Your objective:
Print, without altering anything, the lines from the one that holds "parts += foot(name, leg, sections, side)" to the one that holds "obj.matrix_world = world", inclusive. No other lines belong in the output.

━━━━━ Given material

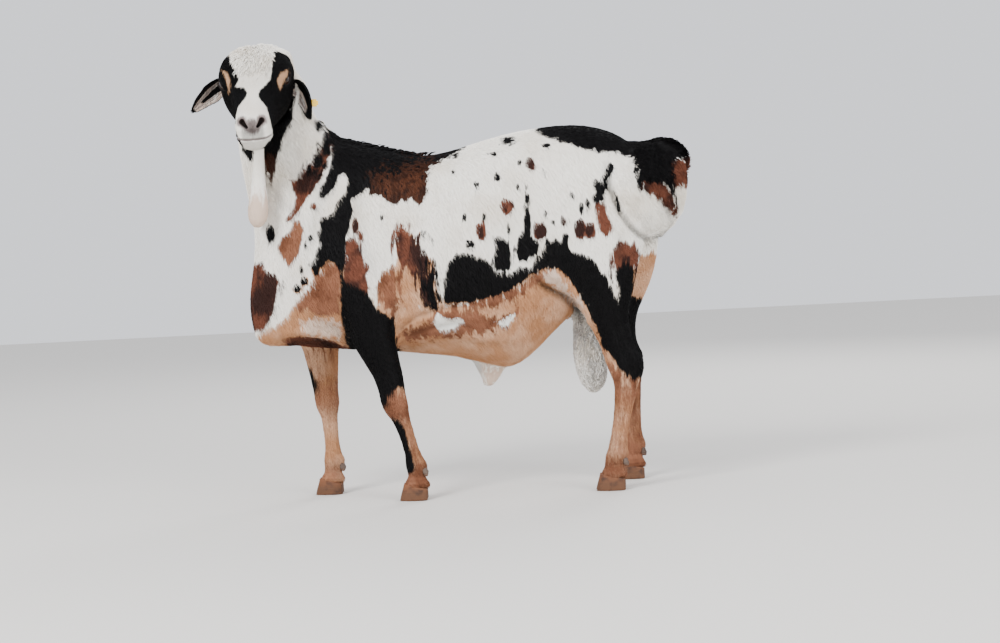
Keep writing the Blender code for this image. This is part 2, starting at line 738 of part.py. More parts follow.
def ear_tag():
    """A small blank plate on the outer side of the left ear."""
    form = bmesh.new()
    sizes = Matrix.Diagonal((TAG_WIDTH, TAG_THICKNESS, TAG_HEIGHT, 1.0))
    bmesh.ops.create_cube(form, size=1.0, matrix=sizes)
    corners = [edge for edge in form.edges if abs(edge.verts[0].co.y - edge.verts[1].co.y) > TAG_THICKNESS / 2]
    bmesh.ops.bevel(form, geom=corners, offset=TAG_CORNER, segments=3, affect="EDGES", profile=0.5)
    bmesh.ops.transform(form, matrix=Matrix.Rotation(TAG_TURN, 4, "Z"), verts=form.verts[:])
    bmesh.ops.translate(form, vec=TAG_PLACE, verts=form.verts[:])
    return add_object("ear_tag", form)


def wattle(name):
    """A long drop of skin, thin at its root and round at its end."""
    root_x, bulb_x, y, top, bottom, bulb = WATTLES[name]
    points = []
    for share, width in WATTLE_SECTIONS:
        x = root_x + (bulb_x - root_x) * share
        points.append((x, y, top - share * (top - bottom), bulb * width))
    return tube(name, points, sides=12, steps=1)


def claw(name, x_front, x_rear, middle_y, outward):
    """One claw of a hoof: flat inside, rounded outside, narrower at the toe."""
    inner = middle_y + outward * CLEFT / 2
    length = x_rear - x_front
    rings = []
    for z, lean, flare in CLAW_SECTIONS:
        ring = []
        for index in range(CLAW_SIDES):
            along, across = rounded(2 * math.pi * index / CLAW_SIDES, 2.3)
            x = x_front + lean + (length - lean) * (along + 1) / 2
            narrow = 1.0 + CLAW_TAPER * along
            reach = 0.5 * CLAW_WIDTH * flare * narrow
            y = inner + outward * (reach + across * reach)
            ring.append((x, y, z))
        rings.append(ring)
    return loft(name, rings)


def coronet_block(x_front, x_rear, middle_y, below, gap):
    """A box whose sloping face is the coronet, to cut either the leg's end or the hoof's top."""
    slope = math.atan2(CORONET_FRONT - CORONET_REAR, x_rear - x_front)
    middle = Vector(((x_front + x_rear) / 2, middle_y, (CORONET_FRONT + CORONET_REAR) / 2))
    shift = -CUT_BOX / 2 if below else CUT_BOX / 2
    form = bmesh.new()
    turn = Matrix.Rotation(slope, 4, "Y")
    place = Matrix.Translation(middle) @ turn @ Matrix.Translation((0, 0, shift + gap))
    bmesh.ops.create_cube(form, size=CUT_BOX, matrix=place)
    return add_object("coronet", form)


def foot(leg_name, leg, sections, side):
    """Two claws and two dewclaws under a leg, and the leg's end cut to meet them."""
    x_front = sections[-1][1] - CLAW_TOE
    x_rear = sections[-1][2] + CLAW_HEEL
    middle_y = side * sections[-1][3]
    combine(leg, [coronet_block(x_front, x_rear, middle_y, True, GAP)], "DIFFERENCE")
    pieces = []
    for label, outward in (("outer", side), ("inner", -side)):
        piece = claw(f"hoof_{leg_name}_{label}", x_front, x_rear, middle_y, outward)
        combine(piece, [coronet_block(x_front, x_rear, middle_y, False, 0.0)], "DIFFERENCE")
        pieces.append((piece, "horn"))
    rear_x = value_at(sorted(sections), DEWCLAW_HEIGHT)[1]
    for label, outward in (("outer", side), ("inner", -side)):
        root = Vector((rear_x - 0.010, middle_y + outward * DEWCLAW_SPREAD, DEWCLAW_HEIGHT + 0.004))
        tip = root + Vector((DEWCLAW_LENGTH, outward * 0.003, -0.009))
        points = [(*root, 0.0060), (*root.lerp(tip, 0.6), 0.0056), (*tip, 0.0022)]
        spur = tube(f"dewclaw_{leg_name}_{label}", points, sides=8, steps=1)
        combine(spur, [grown(leg)], "DIFFERENCE")
        pieces.append((spur, "horn"))
    return pieces


def leg_zone(sections, side, top):
    """A block round one leg, from under the floor up to where the leg parts from the trunk."""
    rows = [(top, *value_at(sorted(sections), top))]
    rows += [row for row in sections if row[0] < top]
    rows.append((ZONE_FOOT, *sections[-1][1:]))
    rings = []
    for z, front, rear, middle, half in rows:
        inner = side * max(middle - half - ZONE_MARGIN, ZONE_MARGIN)
        outer = side * ZONE_OUTSIDE
        near = front - ZONE_MARGIN
        far = rear + ZONE_MARGIN
        rings.append([(near, inner, z), (far, inner, z), (far, outer, z), (near, outer, z)])
    return loft("zone", rings)


def part_off(body, zone, name):
    """Give a new object what of the body lies in the zone, and cut it out of the body."""
    piece = duplicate(body, name)
    clearance = grown(zone)
    combine(piece, [zone], "INTERSECT")
    combine(body, [clearance], "DIFFERENCE")
    return piece


def neck_zone():
    """Everything above a plane from the withers down to the front of the chest."""
    low = Vector(NECK_CUT_LOW)
    along = (Vector(NECK_CUT_HIGH) - low).normalized()
    up = Vector((-along.z, 0.0, along.x))
    across = Vector((0.0, ZONE_OUTSIDE, 0.0))
    base = [
        low - along * ZONE_OUTSIDE - across,
        low + along * ZONE_OUTSIDE * 2 - across,
        low + along * ZONE_OUTSIDE * 2 + across,
        low - along * ZONE_OUTSIDE + across,
    ]
    top = [corner + up * ZONE_OUTSIDE * 2 for corner in base]
    return loft("neck_zone", [base, top])


def make_tail(body):
    """Two lobes of fat with a furrow between them, and the thin end curled over their top."""
    lobes = [level_loft("lobe", TAIL_LOBE, side, sides=18, steps=1) for side in (-1, 1)]
    root = [(x, 0.0, z, radius) for x, z, radius in TAIL_ROOT]
    lobes.append(tube("root", root, sides=16, steps=2))
    tail = melted("tail", lobes, TAIL_VOXEL, TAIL_SOFTENING, TAIL_TRIANGLES)
    tip = tube("tail_tip", TAIL_TIP, sides=9, steps=2)
    combine(tail, [grown(body)], "DIFFERENCE")
    combine(tip, [grown(tail), grown(body)], "DIFFERENCE")
    return tail, tip


def centre_on_floor(things):
    """Move every mesh so that the origin is under the middle of the whole box."""
    corners = [vert.co for thing in things for vert in thing.data.vertices]
    lowest = [min(corner[axis] for corner in corners) for axis in range(3)]
    highest = [max(corner[axis] for corner in corners) for axis in range(3)]
    move = Vector((-(lowest[0] + highest[0]) / 2, -(lowest[1] + highest[1]) / 2, -lowest[2]))
    for thing in things:
        thing.data.transform(Matrix.Translation(move))


def build():
    clear_scene()
    frame = head_frame()
    parts = []

    body = fused_body()
    head, eyes = make_head(frame)
    combine(body, [grown(head)], "DIFFERENCE")
    parts.append((head, "white_coat"))
    parts += [(eye, "eyeball") for eye in eyes]

    ear_left = ear("ear_left", EAR_LEFT, EAR_LEFT_OPENS)
    ear_right = ear("ear_right", EAR_RIGHT, EAR_RIGHT_OPENS)
    for cup in (ear_left, ear_right):
        combine(cup, [grown(head), grown(body)], "DIFFERENCE")
        parts.append((cup, "black_coat"))
    tag = ear_tag()
    combine(tag, [grown(ear_left)], "DIFFERENCE")
    parts.append((tag, "tag_plastic"))
    for name in WATTLES:
        drop = wattle(name)
        combine(drop, [grown(head), grown(body)], "DIFFERENCE")
        parts.append((drop, "bare_skin"))

    tail, tip = make_tail(body)
    parts += [(tail, "white_coat"), (tip, "black_coat")]
    for name, sections in (("scrotum", SCROTUM), ("sheath", SHEATH)):
        piece = level_loft(name, sections, 1, sides=14, steps=2)
        combine(piece, [grown(body)], "DIFFERENCE")
        parts.append((piece, "bare_skin"))

    legs = (
        ("fore_left", NEAR_FORELEG, -1, FORELEG_TOP),
        ("fore_right", FAR_FORELEG, 1, FORELEG_TOP),
        ("hind_left", NEAR_HINDLEG, -1, HINDLEG_TOP),
        ("hind_right", FAR_HINDLEG, 1, HINDLEG_TOP),
    )
    for name, sections, side, top in legs:
        leg = part_off(body, leg_zone(sections, side, top), "leg_" + name)
        parts += foot(name, leg, sections, side)
        parts.append((leg, "tan_coat"))
    neck = part_off(body, neck_zone(), "neck")
    parts.append((neck, "white_coat"))
    body.name = "torso"
    parts.append((body, "white_coat"))

    for thing, coat in parts:
        paint(thing, coat)
    centre_on_floor([thing for thing, coat in parts])


build()
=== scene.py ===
"""Looks of a life-size fat-tailed hair sheep ram, standing with its head turned to its left.

Metres, +Z up. The ram faces -X and its left side faces -Y. One skin stands for all the parts of flesh:
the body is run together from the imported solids, and head, ears and wattles are laid on it from finer
sections. The markings are outlines in centimetres on an upright plane beside the animal, stored on the
skin as distances to each outline's edge, so that skin and hair share them.
"""
import math
from contextlib import contextmanager

import bmesh
import bpy
import numpy as np
from mathutils import Matrix, Vector
from mathutils.kdtree import KDTree


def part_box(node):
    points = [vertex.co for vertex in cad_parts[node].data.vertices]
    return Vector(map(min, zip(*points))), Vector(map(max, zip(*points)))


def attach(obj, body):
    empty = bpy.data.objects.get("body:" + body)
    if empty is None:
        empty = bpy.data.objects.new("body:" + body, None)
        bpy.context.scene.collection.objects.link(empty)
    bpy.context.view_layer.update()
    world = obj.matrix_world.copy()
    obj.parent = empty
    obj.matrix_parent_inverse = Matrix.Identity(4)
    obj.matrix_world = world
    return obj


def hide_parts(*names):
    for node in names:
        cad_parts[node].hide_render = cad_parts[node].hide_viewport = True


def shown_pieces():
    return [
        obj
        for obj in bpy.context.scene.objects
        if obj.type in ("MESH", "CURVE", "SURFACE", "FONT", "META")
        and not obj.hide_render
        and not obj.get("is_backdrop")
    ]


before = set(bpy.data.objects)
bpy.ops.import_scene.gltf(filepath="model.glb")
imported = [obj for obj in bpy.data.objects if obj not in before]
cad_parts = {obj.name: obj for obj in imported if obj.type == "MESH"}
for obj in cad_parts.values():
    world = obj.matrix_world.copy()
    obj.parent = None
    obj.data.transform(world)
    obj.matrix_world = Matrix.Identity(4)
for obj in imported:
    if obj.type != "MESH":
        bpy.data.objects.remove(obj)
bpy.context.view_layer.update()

# Place of the CAD sections' own origin in this frame, and the body's mid-plane
SECTION_ORIGIN = np.array((-0.02482, 0.03159, 0.0))
MIDDLE_Y = 0.0316

# The photographer's place and the plane on which the markings are laid out
EYE_POINT = np.array((0.1347, -4.35, 0.55)) + SECTION_ORIGIN
CAMERA_PITCH = math.atan(84.1 / 2000.0)
CAMERA_ROLL = 0.05
CAMERA_LENS = 72.0
SENSOR_WIDTH = 36.0
MARKING_PLANE = -0.12

# Lights: place, width, power
LIGHTS = {
    "key": ((-2.4, -3.4, 3.4), 1.8, 265.0),
    "fill": ((3.0, -3.6, 1.6), 2.6, 155.0),
    "rim": ((1.5, 3.6, 2.8), 1.8, 80.0),
}
LIT_SPOT = Vector((0.0, 0.0, 0.45))
SURROUND = {"Color": (0.93, 0.95, 1.0, 1.0), "Strength": 1.24}
FLOOR_CORNERS = [(-9, -6, 0), (9, -6, 0), (9, 9, 0), (-9, 9, 0)]

BODY_VOXEL = 0.0058
BODY_SWELL = 0.0004
BODY_NODES = (
    "torso", "neck", "leg_fore_left", "leg_fore_right", "leg_hind_left", "leg_hind_right",
    "tail", "tail_tip", "scrotum", "sheath",
)
# The forms that are laid on the body, by the number that marks their points
BODY, HEAD, EAR_LEFT, EAR_RIGHT, WATTLE_LEFT, WATTLE_RIGHT = range(6)
LAID_ON = {
    "head": HEAD, "ear_left": EAR_LEFT, "ear_right": EAR_RIGHT,
    "wattle_left": WATTLE_LEFT, "wattle_right": WATTLE_RIGHT,
}
EAR_LABELS = {"ear_left": EAR_LEFT, "ear_right": EAR_RIGHT}
SKIN_NODES = BODY_NODES + tuple(LAID_ON)
# Pairs of forms that grow into each other, how far the softening reaches, and its rounds
JOINTS = (
    ((BODY, HEAD), 0.034, 70), ((HEAD, EAR_LEFT), 0.007, 8), ((HEAD, EAR_RIGHT), 0.007, 8),
    ((BODY, WATTLE_LEFT), 0.012, 14), ((BODY, WATTLE_RIGHT), 0.012, 14),
    ((BODY, EAR_LEFT), 0.007, 8), ((BODY, EAR_RIGHT), 0.007, 8),
)
# Strength of a smoothing that keeps the volume, and of its step back
SMOOTHING = (0.5, 1.02)

# Depth of the flat coat over the skin
COAT_DEPTH = {
    "torso": 0.0025, "neck": 0.0025, "tail": 0.0030, "tail_tip": 0.0030, "scrotum": 0.0030,
    "sheath": 0.0008, "head": 0.0010,
    "leg_fore_left": 0.0013, "leg_fore_right": 0.0013, "leg_hind_left": 0.0013, "leg_hind_right": 0.0013,
}

# Head: u runs from poll to nose, v to the animal's left and w up from the face
POLL = Vector((-0.358, -0.030, 0.946)) + Vector(SECTION_ORIGIN)
FACE_DOWN = math.radians(38.0)
FACE_TURN = math.radians(1.7)
FACE_TILT = math.radians(2.5)
HEAD_SIDES = 168
HEAD_STEPS = 11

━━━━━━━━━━

Answer to the exercise:
        parts += foot(name, leg, sections, side)
        parts.append((leg, "tan_coat"))
    neck = part_off(body, neck_zone(), "neck")
    parts.append((neck, "white_coat"))
    body.name = "torso"
    parts.append((body, "white_coat"))

    for thing, coat in parts:
        paint(thing, coat)
    centre_on_floor([thing for thing, coat in parts])


build()
=== scene.py ===
"""Looks of a life-size fat-tailed hair sheep ram, standing with its head turned to its left.

Metres, +Z up. The ram faces -X and its left side faces -Y. One skin stands for all the parts of flesh:
the body is run together from the imported solids, and head, ears and wattles are laid on it from finer
sections. The markings are outlines in centimetres on an upright plane beside the animal, stored on the
skin as distances to each outline's edge, so that skin and hair share them.
"""
import math
from contextlib import contextmanager

import bmesh
import bpy
import numpy as np
from mathutils import Matrix, Vector
from mathutils.kdtree import KDTree


def part_box(node):
    points = [vertex.co for vertex in cad_parts[node].data.vertices]
    return Vector(map(min, zip(*points))), Vector(map(max, zip(*points)))


def attach(obj, body):
    empty = bpy.data.objects.get("body:" + body)
    if empty is None:
        empty = bpy.data.objects.new("body:" + body, None)
        bpy.context.scene.collection.objects.link(empty)
    bpy.context.view_layer.update()
    world = obj.matrix_world.copy()
    obj.parent = empty
    obj.matrix_parent_inverse = Matrix.Identity(4)
    obj.matrix_world = world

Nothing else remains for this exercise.